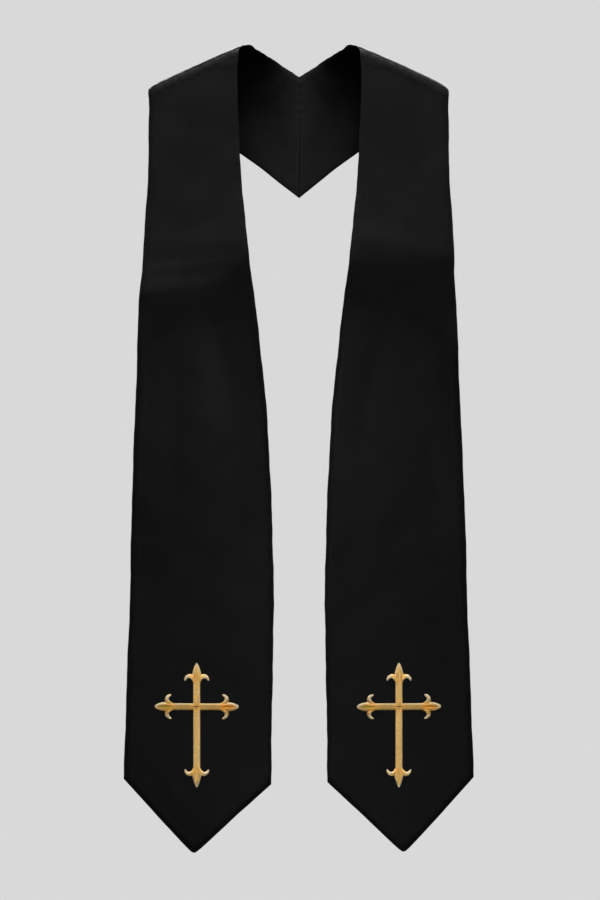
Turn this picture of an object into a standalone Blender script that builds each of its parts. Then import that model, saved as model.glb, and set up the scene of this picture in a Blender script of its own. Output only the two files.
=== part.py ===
"""Choir stole, worn: two satin strips joined by a mitred seam at the centre back.

Each strip runs from the seam, round the neck and over the shoulder, down the chest to a
pointed hem, and carries one embroidered cross. A strip is a face and a lining of the same
cloth, sewn edge to edge. The front is towards -Y, the wearer's left is +X, and the origin
is where the neck edges cross the top of the shoulders, on the plane of symmetry.
"""

import math

import bpy
from mathutils import Vector
from mathutils.geometry import delaunay_2d_cdt

MM = 0.001

# Cloth layers, mm, measured out from the wearer's side of the strip.
LINING_THICKNESS = 1.0
LAYER_GAP = 0.3
FACE_THICKNESS = 1.2
LINING_INSET = 0.6
SEAM_GAP = 0.3
SEAM_X = SEAM_GAP / 2

# Elevation of the pointed hem, mm: heights below the shoulder point.
NECK_CORNER_HEIGHT = -781.0
ARM_CORNER_HEIGHT = -776.0
TIP_HEIGHT = -855.5
TIP_ACROSS = 0.516
CHEVRON_START_HEIGHT = -630.0
CHEVRON_SECTIONS = 8

# Where the columns of points lie across the strip, from the neck edge to the arm edge.
COLUMNS = (0.0, 0.05, 0.18, 0.35, TIP_ACROSS, 0.69, 0.84, 0.95, 1.0)

# The arm edge droops over the end of the shoulder, across the last part of the width.
DROOP_FROM = 0.80

# Sections of one strip, from the centre back to below the hem's tip, mm. Each row has the
# neck edge's point and the arm edge's point, how far the cloth bows out between the two,
# how far the arm edge droops, and the number of sections from this row to the next.
STATION_FIELDS = (
    "neck_x", "neck_y", "neck_z", "arm_x", "arm_y", "arm_z", "bow", "droop", "sections",
)
STATIONS = (
    # centre back seam, and round the back of the neck
    (SEAM_X, 62.0, -25.8, SEAM_X, 92.0, -155.2, 0.0, 0.0, 3),
    (16.5, 54.0, -16.8, 44.0, 88.5, -122.2, 2.5, 0.0, 3),
    (31.0, 39.0, -9.4, 86.0, 75.0, -92.5, 4.0, 0.0, 3),
    (44.0, 19.0, -3.4, 125.0, 46.0, -67.5, 4.0, 0.7, 3),
    # the ridge of the shoulder, rounded over to the front
    (54.0, 2.5, -0.2, 156.5, 5.0, -44.8, 1.5, 1.4, 2),
    (57.6, -9.0, -2.0, 159.2, -7.5, -47.3, 1.0, 2.2, 2),
    (60.0, -18.5, -12.0, 159.6, -16.5, -58.5, 0.8, 2.0, 2),
    # collarbone and upper chest, leaning forward
    (61.6, -33.0, -44.0, 158.8, -28.0, -87.0, 1.0, 1.0, 3),
    (62.7, -62.5, -118.0, 158.9, -50.0, -143.0, 2.0, 0.0, 3),
    (57.6, -84.0, -186.0, 161.4, -69.0, -202.0, 3.0, 0.0, 2),
    (51.4, -94.0, -240.0, 163.4, -80.5, -250.0, 3.5, 0.0, 2),
    # hanging straight below the chest
    (43.2, -97.0, -305.0, 165.9, -85.5, -309.0, 3.2, 0.0, 3),
    (35.2, -97.0, -381.0, 168.6, -87.0, -381.0, 2.8, 0.0, 3),
    (29.4, -96.0, -485.0, 172.9, -87.0, -485.0, 2.4, 0.0, 3),
    (26.9, -95.0, -590.0, 175.9, -86.5, -590.0, 2.2, 0.0, 1),
    (28.6, -94.5, -694.0, 179.8, -86.0, -694.0, 2.0, 0.0, 1),
    (29.6, -94.0, -777.0, 182.5, -86.0, -777.0, 1.8, 0.0, 1),
    (30.0, -94.0, -862.0, 184.2, -86.0, -862.0, 1.6, 0.0, 1),
)

# From this row on, both edges of a section lie at one height.
LEVEL_FROM_ROW = 12

# The embroidered cross, mm: its centre on the panel, arms, widths and heights off the face.
CROSS_X = 105.4
CROSS_HEIGHT = -700.5
UPPER_ARM = 46.4
LOWER_ARM = 85.3
SIDE_ARM = 44.3
UPRIGHT_HALF_WIDTH = 3.75
BAR_HALF_WIDTH = 3.4
CROSS_GAP = 0.3
CROSS_EDGE_THICKNESS = 0.7
CROSS_THICKNESS = 1.5
CROSS_BEVEL = 0.6

# Half of the flowered end of an arm, mm: distance to the side of the arm's axis, and distance
# back from the arm's tip. Each stretch is a smooth curve; stretches meet at a sharp corner.
SPEAR_EDGE = ((0.0, 0.0), (1.5, 2.0), (3.0, 6.0), (4.3, 10.0), (4.9, 11.9))
HOOK_OUTER_EDGE = ((4.9, 11.9), (8.6, 11.8), (11.7, 13.6), (13.1, 16.9), (12.9, 19.6))
HOOK_INNER_EDGE = ((12.9, 19.6), (10.6, 17.9), (8.2, 16.7), (6.0, 17.9), (4.6, 20.6))
END_LENGTH = 24.5
CURVE_STEPS = 2
STRAIGHT_STEP = 9.0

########

SET TASK –
Return every line containing "this".

EXERCISE OUTPUT –
Turn this picture of an object into a standalone Blender script that builds each of its parts. Then import that model, saved as model.glb, and set up the scene of this picture in a Blender script of its own. Output only the two files.
# how far the arm edge droops, and the number of sections from this row to the next.
# From this row on, both edges of a section lie at one height.